Betroffene:Ist mein Implantat sicher?

"Woher weiß ich, dass es sich dabei um das richtige Modell für mich handelt", fragt eine Leserin am SZ-Lesertelefon über ihr Implantat. Aus den zahlreichen Reaktionen der Betroffenen sprechen Sorge, Ungewissheit und Dankbarkeit.

Von Werner Bartens und Katrin Langhans

"Vor sechs Wochen habe ich ein künstliches Hüftgelenk bekommen. Woher weiß ich, dass es sich dabei um das richtige Modell für mich handelt?", fragt die Anruferin. Man hört ihr die Verunsicherung an.

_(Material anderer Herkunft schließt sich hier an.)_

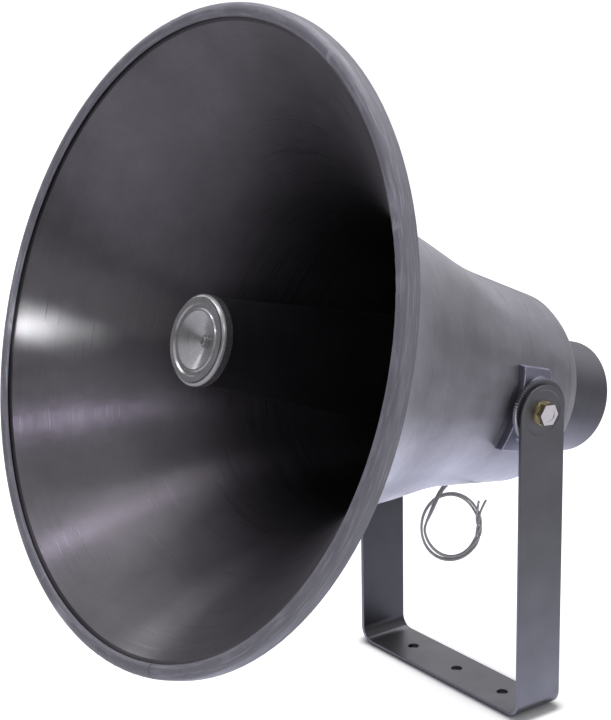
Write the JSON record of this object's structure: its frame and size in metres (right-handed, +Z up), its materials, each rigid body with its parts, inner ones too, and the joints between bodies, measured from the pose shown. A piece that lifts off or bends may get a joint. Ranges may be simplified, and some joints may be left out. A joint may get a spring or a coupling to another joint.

Sie ist 68 Jahre alt und weiß nicht, ob das Implantat in ihrem Körper hält, was sie sich davon verspricht - und was ihr versprochen wurde. "Im Januar soll ich operiert werden, ein neues Knie", sagt eine 73-jährige Dame am Telefon. "Der Arzt ist mir zwar sehr sympathisch, aber jetzt habe ich nicht nur Angst vor dem Eingriff, sondern bin auch beunruhigt, was er mir da wohl einbauen wird." Eigentlich vertraue sie ihm ja, aber jetzt werde sie den Doktor nochmals fragen, warum er sich gerade für dieses Modell entschieden habe.

Mehr als jeweils 100 Anfragen wurden am Montag und Mittwoch am SZ-Lesertelefon beantwortet. Zusätzlich erreichten die Redaktion mehr als 170 E-Mails zum Thema Implantate. Viele Patienten schilderten ihre Leidensgeschichten. Eine junge Frau etwa berichtete, dass sie nach einer missglückten Operation vor einigen Jahren nun dauerhafte Schmerzpatientin sei: "Mein Leben hat sich drastisch verändert, meine Ehe ist darüber zerbrochen, ich bin in die Armut gerutscht", schrieb die Frau, die gerne anonym bleiben möchte.

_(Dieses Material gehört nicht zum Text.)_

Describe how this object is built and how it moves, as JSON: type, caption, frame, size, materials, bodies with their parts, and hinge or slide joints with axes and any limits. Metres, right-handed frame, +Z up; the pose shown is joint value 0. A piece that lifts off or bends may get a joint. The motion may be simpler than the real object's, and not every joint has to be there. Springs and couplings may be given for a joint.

Ein Großteil der Patienten war verunsichert, viele wollten wissen: Ist mein Produkt sicher? Gibt es andere Betroffene, die ebenfalls Schmerzen leiden?

Sogar Ärzte wandten sich an die SZ-Redakteure und beklagten das lückenhafte Informationssystem. Eine Ärztin schrieb: Was soll man seinen Patienten raten? Ein wirkliches Dilemma!

"Ich war überrascht über die Breite der Nachfragen", sagt Hartwig Bauer, langjähriger Chefarzt für Chirurgie in Altötting und für die SZ ebenfalls am Lesertelefon, gemeinsam mit den Patientenberatern Alexandra Stark und Gerhard Fritsch von der AOK Bayern. "Da ging es um Herzschrittmacher, Zahnimplantate, Hüfte, Knie, Brust und etliche andere Körperregionen", sagt Hartwig Bauer. Die meisten Anrufer hatten konkrete Fragen zu ihren Implantaten. "Sie wollten vor allem wissen: Muss ich mir jetzt Sorgen machen?" Es ist ein schmaler Grat zwischen Aufklärung und Verunsicherung, das war in den Gesprächen zu spüren. Zu gerne würden Patienten die Sicherheit haben, dass ihr Implantat sorgfältig klinisch getestet und unabhängig geprüft worden ist. Wie ist das denn nun mit meinem Modell? Genau diese Frage trifft den Kern des seit Jahren verschleppten Problems und lässt sich nicht zuverlässig beantworten.

Die Zertifizierung der Produkte liegt in privatwirtschaftlicher Hand, die Kontrollen reichen nicht aus, und Register oder Datenbanken gibt es für Implantate zumeist gar nicht oder sie befinden sich erst im Aufbau. Dabei ließe sich leicht ein Register erstellen, das zeigt, welche Modelle Probleme bereiten - und welche gut sind. Kliniken müssen jeden Eingriff an die Krankenkasse melden; würden sie verpflichtet, auch Produkt und Hersteller anzugeben, entstünde eine zuverlässige Datenbank.

Viele Anrufer waren aber auch mit ihren Implantaten zufrieden und berichteten, dass sie seit dem Eingriff keine Beschwerden mehr hätten. "Ob eine Prothese die Lebensqualität verbessert, hängt ja nicht nur vom Implantat ab, sondern auch vom Geschick des Operateurs", sagt Bauer. Die Mängel in der Kontrolle der Produkte seien nicht zu beschönigen, sagte ein Kardiologe am Telefon. "Man muss aber auch betonen, dass die meisten Implantate tadellos funktionieren. Ich habe jeden Tag 30 Patienten in der Ambulanz, von denen die meisten ihr Leben einem eingebauten Defibrillator verdanken."